Scan the listing below. Report each line that includes "code".

Records from a data source:
-- Start --

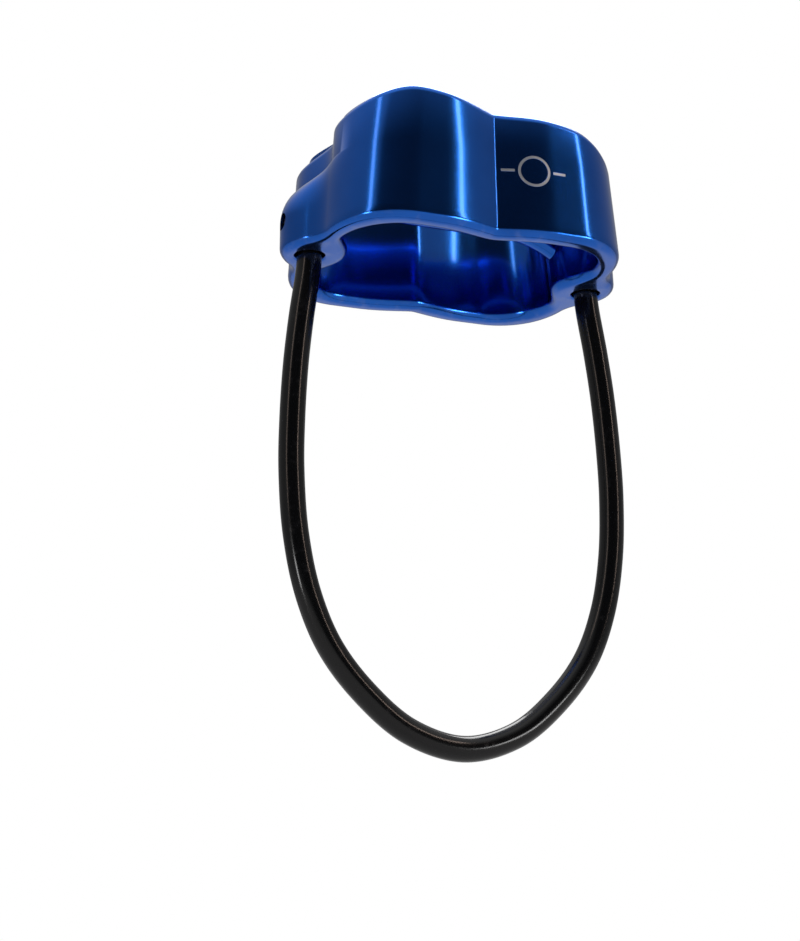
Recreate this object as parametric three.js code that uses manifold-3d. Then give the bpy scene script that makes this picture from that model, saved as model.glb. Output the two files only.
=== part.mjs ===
// Tube-style belay device: an anodised aluminium tube with two rope slots, and a keeper cable in a
// plastic sheath that hangs in a loop from an ear at each end. Millimetres, +Z up, X along the ears.
// The origin is the middle of the flat bottom rim, and the loop hangs below it.
import * as THREE from "three";
import { mergeVertices } from "three/addons/utils/BufferGeometryUtils.js";
import Module from "manifold-3d";

// Tube, at the bottom rim
const WALL_X = 21.6; // half length over the four corners
const VALLEY = 2.2; // depth of the valley down the middle of each end, above the ear
const LOBE_Y = 17.3; // half depth over the lobes
const CREASE_Y = 15.8; // half depth in the vertical crease between two lobes
const CORNER_R = 9.4; // outside radius of the four corners
const INNER_X = 19; // half length of the opening
const INNER_Y = 14.3; // half depth of the opening under the lobes
const INNER_CREASE_Y = 12.9; // half depth of the opening at the ridge inside the crease
const INNER_CORNER_R = 8;
const BOSS_BULGE = 2.7; // how far the opening's end bulges inwards round each cable socket
const BOSS_Y = 7.4; // half width of that bulge
const EDGE_R = 1.2; // rounding of the rims
const TAPER = 0.0039; // share of its length that the tube loses per millimetre of height
// Height of the arched top edge before its slant: highest over the lobes, lowest at the ends
const TOP_MIDDLE = 18.4;
const TOP_LOBE = 18.8;
const TOP_LOBE_X = 9.5;
const TOP_END = 15.2;
const TOP_SLANT = 0.1; // fall of the top edge per millimetre towards the right end

// Ears
const EAR_X = 20.4; // centre of the ear's round nose
const EAR_R = 5.2;
const EAR_BLEND_R = 4; // concave blend from ear to end wall
const EAR_TOP = 11.5;
const EAR_DOME = 7; // height over which the ear rounds over

// Web between the two rope slots
const WEB_THICK = 3;
const WEB_LOW = 3; // at the ends
const WEB_RISE = 4.2; // how much higher the web's lower edge is along its middle
const WEB_LEVEL_X = 9; // half length of that middle
const WEB_FALL_X = 10; // length over which the lower edge falls on each side of it
const WEB_STEPS = 24;
const WEB_HIGH = 15.6;
const WEB_BITE = 0.8; // how far the web runs past the bulges at the rim, into the walls

// Keeper cable and its fixings
const CABLE_X = 21.5; // half spacing of the two legs in the ears
const SHEATH_R = 1.75;
const SHEATH_BORE_R = 1.2;
const CABLE_R = 1;
const CABLE_INSET = 0.2; // from the tip of the sheath to the cable inside it
const CABLE_END = 6.4; // height at which the cable ends in its ferrule
const SOCKET_R = 2.1;
const SOCKET_DEPTH = 7.4;
const SOCKET_CHAMFER = 0.4;
const SHEATH_IN = 2.2; // length of sheath inside the socket
const FERRULE_R = 1.8;
const FERRULE_BORE_R = 1.3;
const FERRULE_WAIST_R = 1.45;
const FERRULE_LOW = 2.5;
const FERRULE_HIGH = 7;
const PIN_R = 1;
const PIN_HOLE_R = 1.25;
const PIN_Z = 4.6;
const PIN_RECESS = 0.5; // from the ear's nose to the pin's head
const SWING_Z = -2.2; // height of the line that the loop swings about, just below the ears

// Centre line of the loop below the bottom rim: half width at each depth, from the swing line down
const LOOP_SIDE = [
  [CABLE_X, -SWING_Z],
  [22.7, 9],
  [23.5, 16],
  [24, 24],
  [24.1, 31],
  [23.5, 39.5],
  [21.8, 47.5],
  [18.8, 54.4],
  [14.1, 60.2],
  [7.8, 65.1],
];
const LOOP_DROP = 67.3;
const LOOP_STATIONS = 56;

const RING_STEPS = { flank: 4, flat: 3, corner: 7, end: 2, blend: 6, ear: 8 };

const wasm = await Module();
wasm.setup();

function solidOf(geometry) {
  const bare = geometry.index ? geometry : geometry.clone();
  for (const key of Object.keys(bare.attributes)) {
    if (key !== "position") bare.deleteAttribute(key);
  }
  const merged = mergeVertices(bare, 1e-4);
  return new wasm.Manifold(
    new wasm.Mesh({
      numProp: 3,
      vertProperties: merged.attributes.position.array,
      triVerts: new Uint32Array(merged.index.array),
    }),
  );
}

function geometryOf(solid) {
  const mesh = solid.getMesh();
  const geometry = new THREE.BufferGeometry();
  geometry.setAttribute("position", new THREE.BufferAttribute(mesh.vertProperties, 3));
  geometry.setIndex(new THREE.BufferAttribute(mesh.triVerts, 1));
  const flat = geometry.toNonIndexed();
  flat.computeVertexNormals();
  return flat;
}

// Closed surface from a grid that wraps both ways: at(i, j) is the point of ring i and section point j.
function wrappedGrid(rings, points, at) {
  const position = [];
  const index = [];
  for (let i = 0; i < rings; i++) {
    for (let j = 0; j < points; j++) position.push(...at(i, j));
  }
  for (let i = 0; i < rings; i++) {
    for (let j = 0; j < points; j++) {
      const next = (i + 1) % rings;
      const up = (j + 1) % points;
      const [a, b, c, d] = [i * points + j, next * points + j, next * points + up, i * points + up];
      index.push(a, b, c, a, c, d);
    }
  }
  const geometry = new THREE.BufferGeometry();
  geometry.setAttribute("position", new THREE.BufferAttribute(new Float32Array(position), 3));
  geometry.setIndex(index);
  return geometry;
}

const lerp = (a, b, t) => a + (b - a) * t;

function steps(count, make) {
  return Array.from({ length: count }, (_, k) => make((k + 1) / count));
}

// A point near an end, moved inwards by a smooth dip of a given depth and half width about the middle.
function dipped([x, y], depth, width) {
  const share = Math.min(1, Math.abs(y) / width);
  return [x - (depth * (1 + Math.cos(Math.PI * share))) / 2, y];
}

const bulged = (point) => dipped(point, BOSS_BULGE, BOSS_Y);

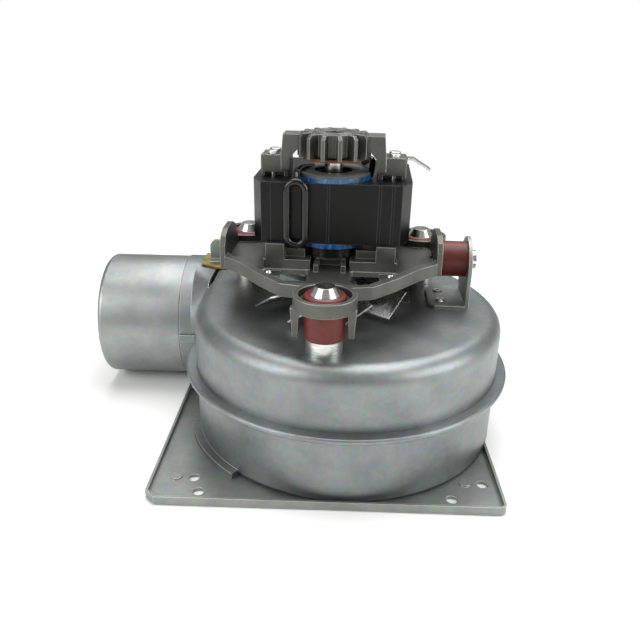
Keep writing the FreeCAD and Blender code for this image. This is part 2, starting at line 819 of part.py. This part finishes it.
def sleeve_loop():
    """Insulating sleeve on the motor leads: down one side, across and up the other."""
    y = stack_front - lead_radius - 0.3
    bend = (loop_right - loop_left) / 2
    mid = (loop_left + loop_right) / 2
    path = [
        arc(
            Vector(loop_right, y, loop_top - bend), Vector(mid, y, loop_top),
            Vector(loop_left, y, loop_top - bend),
        ),
        Part.makeLine(Vector(loop_left, y, loop_top - bend), Vector(loop_left, y, loop_bottom + bend)),
        arc(
            Vector(loop_left, y, loop_bottom + bend), Vector(mid, y, loop_bottom),
            Vector(loop_right, y, loop_bottom + bend),
        ),
        Part.makeLine(Vector(loop_right, y, loop_bottom + bend), Vector(loop_right, y, loop_top - bend)),
    ]
    spine = Part.Wire(path)
    section = Part.Wire(
        Part.makeCircle(lead_radius, Vector(loop_left, y, (loop_top + loop_bottom) / 2), Vector(0, 0, 1))
    )
    return spine.makePipeShell([section], True, True)


save("lead_sleeve", on_motor(sleeve_loop()))


# ---------------------------------------------------------------- bearing bridge
def bridge():
    hub = rod(hub_radius, fin_bottom + 0.4, hub_top)
    lip = ring(hub_ring, hub_ring - 1.4, hub_top - 0.2, hub_top + 0.5)
    pieces = [hub, lip]
    chamfer = 1.3
    for n in range(fin_count):
        profile = [
            Vector(hub_radius - 1.5, -fin_thickness / 2, fin_bottom),
            Vector(fin_radius, -fin_thickness / 2, fin_bottom),
            Vector(fin_radius, -fin_thickness / 2, hub_top - chamfer),
            Vector(fin_radius - chamfer, -fin_thickness / 2, hub_top),
            Vector(hub_radius - 1.5, -fin_thickness / 2, hub_top),
        ]
        fin = Part.Face(Part.makePolygon(profile + profile[:1])).extrude(Vector(0, fin_thickness, 0))
        fin.rotate(centre, up, -104 + n * full_turn / fin_count)
        pieces.append(fin)
    for side in (-1, 1):
        outline = [
            (8.0, arm_top), (arm_outer - 0.4, arm_top), (arm_outer + 0.4, foot_top - 0.4),
            (arm_outer + 0.4, stack_top + 3), (foot_inner, stack_top + 3), (foot_inner, 119.4),
            (14.6, 122.8), (8.0, 124.0),
        ]
        corners = [Vector(side * x, -arm_half, z) for x, z in outline]
        arm = Part.Face(Part.makePolygon(corners + corners[:1])).extrude(Vector(0, 2 * arm_half, 0))
        x0, x1 = sorted((side * foot_inner, side * foot_outer))
        foot = block(x0, x1, foot_front, foot_rear, stack_top, foot_top)
        foot_rims = [e for e in foot.Edges if e.BoundBox.ZMin > stack_top + 1 or e.BoundBox.ZLength > 5]
        foot = foot.makeFillet(0.8, foot_rims)
        n0, n1 = sorted((side * (foot_inner + 2.2), side * (foot_outer - 1.6)))
        notch = block(n0, n1, foot_front - 1, foot_front + 3.0, stack_top - 1, stack_top + 1.8)
        pieces += [arm, foot.cut(notch)]
    body = joined(pieces)
    body = body.cut(rod(hub_hole, fin_bottom - 1, hub_top + 2))
    body = body.cut(rod(bearing_radius, fin_bottom - 1, upper_bearing_z + bearing_length))
    for sx, sy in screw_places:
        body = body.cut(rod(bridge_screw, stack_top - 1, foot_top + 1, sx, sy))
    return body


upper_bearing_z = 121.6
save("bearing_bridge", on_motor(bridge()))
upper_bearing = ring(
    bearing_radius - seat_gap, shaft_radius + running_gap, upper_bearing_z, upper_bearing_z + bearing_length
)
save("upper_bearing", upper_bearing)
felt = ring(12.5, 4.2, fin_bottom - 0.9, fin_bottom)
save("bearing_felt", felt)

screws = []
for sx, sy in screw_places:
    head = rod(2.4, foot_top, foot_top + 1.3, sx, sy)
    head = head.makeFillet(0.6, edges_at(head, foot_top + 1.3))
    head = head.cut(block(sx - 1.7, sx + 1.7, sy - 0.35, sy + 0.35, foot_top + 0.8, foot_top + 2))
    head = head.cut(block(sx - 0.35, sx + 0.35, sy - 1.7, sy + 1.7, foot_top + 0.8, foot_top + 2))
    shank = rod(bridge_screw - slip_gap, stack_bottom - 6.0, foot_top, sx, sy)
    screws.append(joined([head, shank]))
save("bridge_screws", on_motor(Part.makeCompound(screws)))

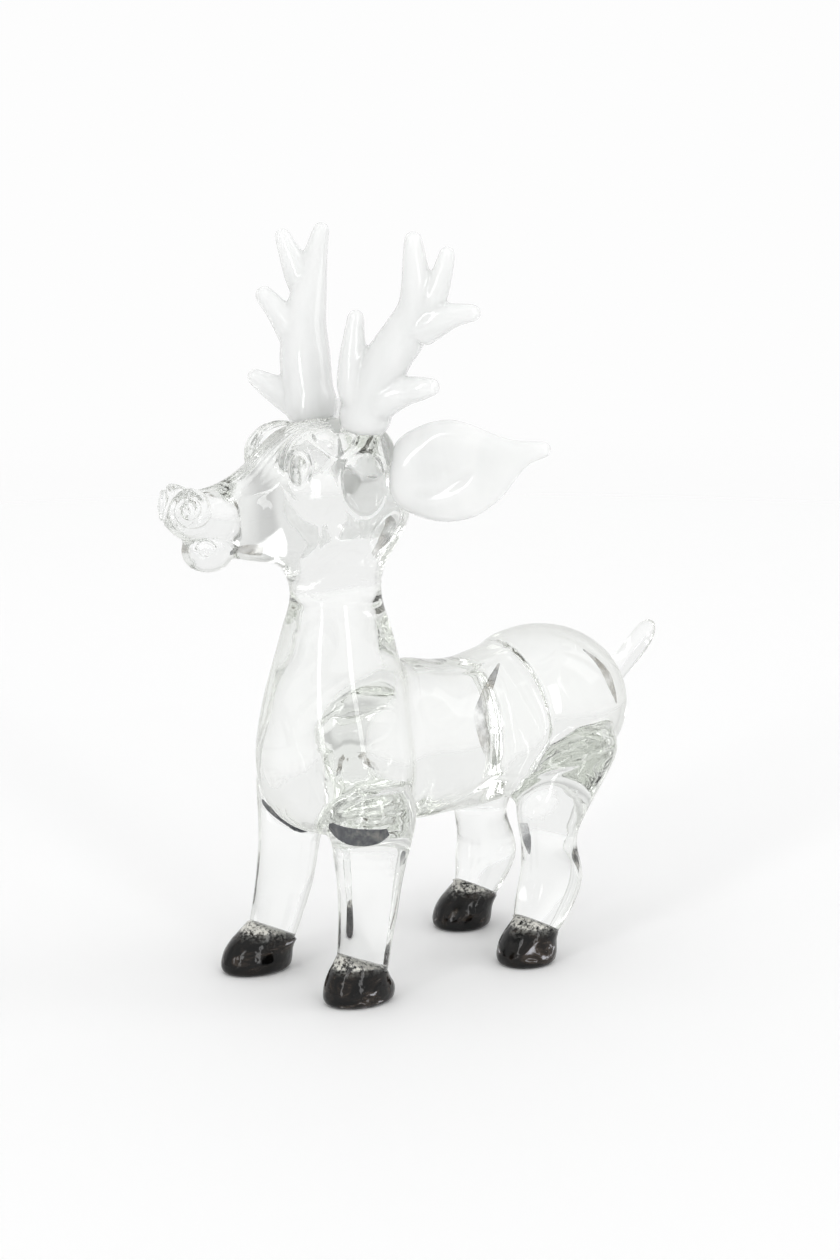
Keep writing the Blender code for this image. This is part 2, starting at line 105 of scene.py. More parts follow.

-- End --

RESPONSE TO THIS TASK —
Recreate this object as parametric three.js code that uses manifold-3d. Then give the bpy scene script that makes this picture from that model, saved as model.glb. Output the two files only.
Keep writing the FreeCAD and Blender code for this image. This is part 2, starting at line 819 of part.py. This part finishes it.
Keep writing the Blender code for this image. This is part 2, starting at line 105 of scene.py. More parts follow.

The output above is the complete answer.